Now I have to admit, framing my research from this critical or philosophical orientation has caused me some ambivalence. I’m an IT administrator- a true blue technocrat. I keep systems running and we measure success by numbers of users. I think it has also broadened my perspective to really think like a humanist, and ponder the ineffable qualities of being human.
I grew up in a very small town in northern Wisconsin. We lived in a hand-built log cabin. For a while we didn’t have electricity or plumbing.
My dad was a high school dropout but later earned a college degree.
I’m part Native American but I check the box for white because that’s how I identify.
By high school I took a career inventory test that said I should become a puppeteer. My GPA took a nosedive but I got several scholarships because of my involvement in clubs and organizations.
It took me six years to earn my bachelor’s degree- I changed majors four times from Business, to undeclared, to Philosophy to English, I failed math three times. I took a bunch of music credits after a jazz instructor who saw me drum once asked if I would be the drummer for the college jazz band. I meandered through my undergraduate experience. I changed my mind. I questioned my own motives and identity.
Many university mission statements talk about personal exploration, creativity, freedom, exposure to a broad range of subjects, and critical thinking.
I breezed through a Master’s degree in Educational Technology.
Charles Eliot, the former president of Harvard talked about the idea of “liberalization before professionalization” as he was proposing a new requirement for students to go through a traditional undergraduate experience in the liberal arts tradition before going on to a professional degree track.
I have no regrets about my education– its errancies or pace
I’m not sure what Learning Analytics interventions would have been applied to me or how they would have altered my life. I did not stay on track nor did I finish on time. I left and came back.
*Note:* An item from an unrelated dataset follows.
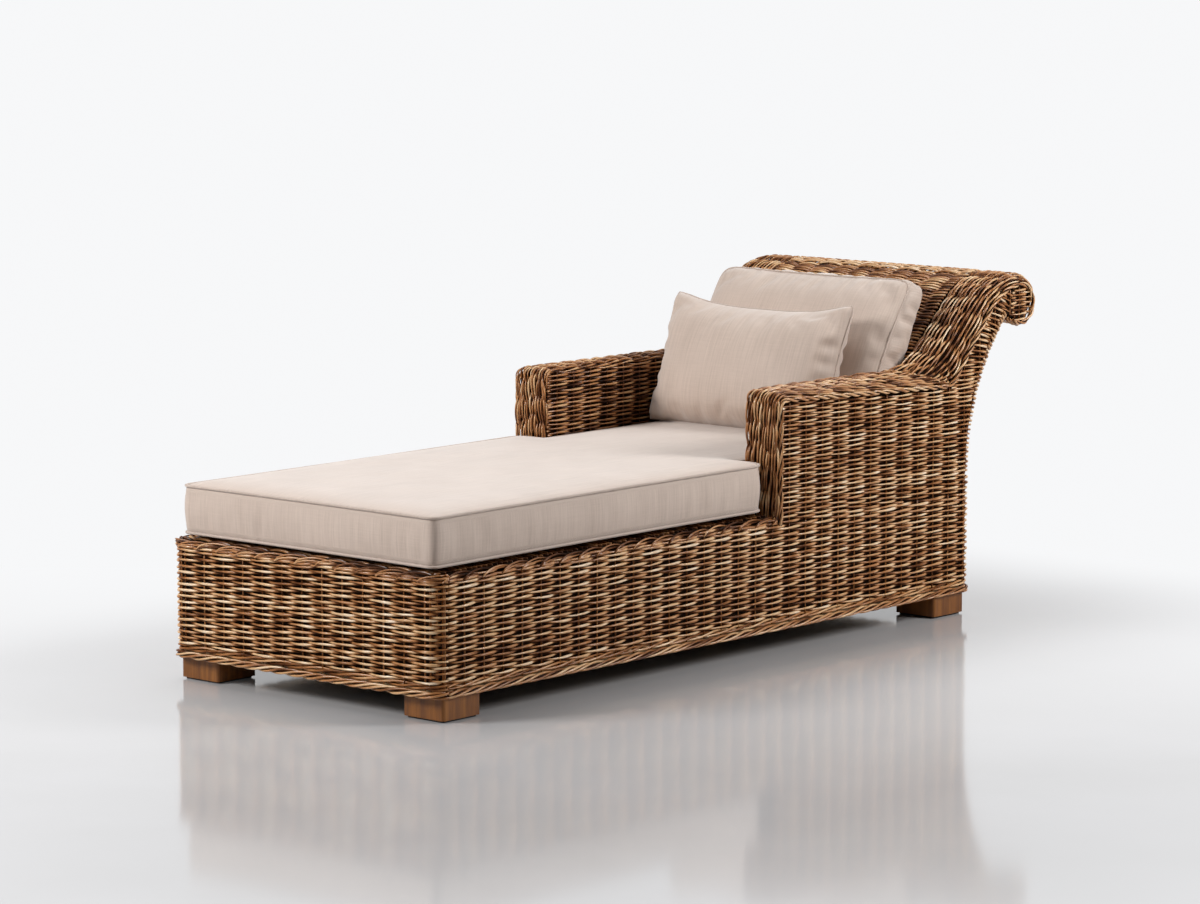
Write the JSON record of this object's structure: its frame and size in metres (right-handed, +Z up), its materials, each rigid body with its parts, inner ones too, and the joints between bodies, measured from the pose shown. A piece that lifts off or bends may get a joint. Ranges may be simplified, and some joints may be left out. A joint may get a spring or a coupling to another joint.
{
  "type": "rattan sun lounger",
  "caption": "Woven rattan chaise longue with sweeping arms, a scroll-rolled back, timber feet, a seat cushion, a back cushion and a lumbar pillow.",
  "frame": {"origin": "on the floor, under the middle of the object's box", "axes": "+Z up, +Y towards the rolled back, +X to the right of a person lying in it"},
  "size_m": [0.814, 2.116, 0.801],
  "materials": {
    "rattan_weave": "satin",
    "rattan_braid": "satin",
    "rattan_pole": "satin",
    "frame_timber": "matt",
    "foot_timber": "satin",
    "glide": "matt",
    "steel": "brushed",
    "linen": "matt",
    "linen_piping": "matt"
  },
  "bodies": {
    "lounger": {"foot_front_left": "foot_timber", "foot_front_right": "foot_timber", "foot_rear_left": "foot_timber", "foot_rear_right": "foot_timber", "glides": "glide", "foot_bolts": "steel", "corner_posts": "frame_timber", "lower_rail_front": "frame_timber", "lower_rail_rear": "frame_timber", "lower_rails_side": "frame_timber", "upper_rail_front": "frame_timber", "upper_rail_rear": "frame_timber", "upper_rail_left": "frame_timber", "upper_rail_right": "frame_timber", "deck_spine": "frame_timber", "deck_slats": "frame_timber", "side_pole_left": "rattan_pole", "side_pole_right": "rattan_pole", "back_pole_left": "rattan_pole", "back_pole_right": "rattan_pole", "back_rail_poles": "rattan_pole", "roll_pole": "rattan_pole", "scroll_discs": "frame_timber", "seat_deck": "rattan_weave", "foot_panel": "rattan_weave", "base_side_left": "rattan_weave", "base_side_right": "rattan_weave", "rear_panel_lower": "rattan_weave", "rear_panel_upper": "rattan_weave", "inner_back": "rattan_weave", "roll_cover": "rattan_weave", "arm_outer_left": "rattan_weave", "arm_outer_right": "rattan_weave", "arm_inner_left": "rattan_weave", "arm_inner_right": "rattan_weave", "arm_band_left": "rattan_braid", "arm_band_right": "rattan_braid", "wing_band_left": "rattan_braid", "wing_band_right": "rattan_braid", "arm_cane_left": "rattan_braid", "arm_cane_right": "rattan_braid", "top_border_foot": "rattan_braid", "top_border_left": "rattan_braid", "top_border_right": "rattan_braid", "bottom_border_front": "rattan_braid", "bottom_border_rear": "rattan_braid", "bottom_borders_side": "rattan_braid"},
    "seat_cushion": {"seat_cushion": "linen", "seat_piping": "linen_piping"},
    "back_cushion": {"back_cushion": "linen", "back_piping": "linen_piping"},
    "lumbar_pillow": {"lumbar_pillow": "linen"}
  },
  "joints": [
    {"name": "seat_cushion_lift", "type": "slide", "parent": "lounger", "child": "seat_cushion", "axis": [0, 0, 1], "range_m": [0, 0.3]},
    {"name": "back_cushion_lift", "type": "slide", "parent": "seat_cushion", "child": "back_cushion", "axis": [0, 0, 1], "range_m": [0, 0.3]},
    {"name": "lumbar_pillow_lift", "type": "slide", "parent": "back_cushion", "child": "lumbar_pillow", "axis": [0, 0, 1], "range_m": [0, 0.3]}
  ]
}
Now I’m earning a doctorate and taking longer than I had planned, but don’t really feel too bad about it.
I have no regrets about my education– its errancies or pace.
That being said, my wife uses data to reach out to first generation and minority students to engage them in mentorship programs and other support services. I use data to understand tool adoption and trends to target our training interventions and messaging.
I think about dualisms and strive for synthesis.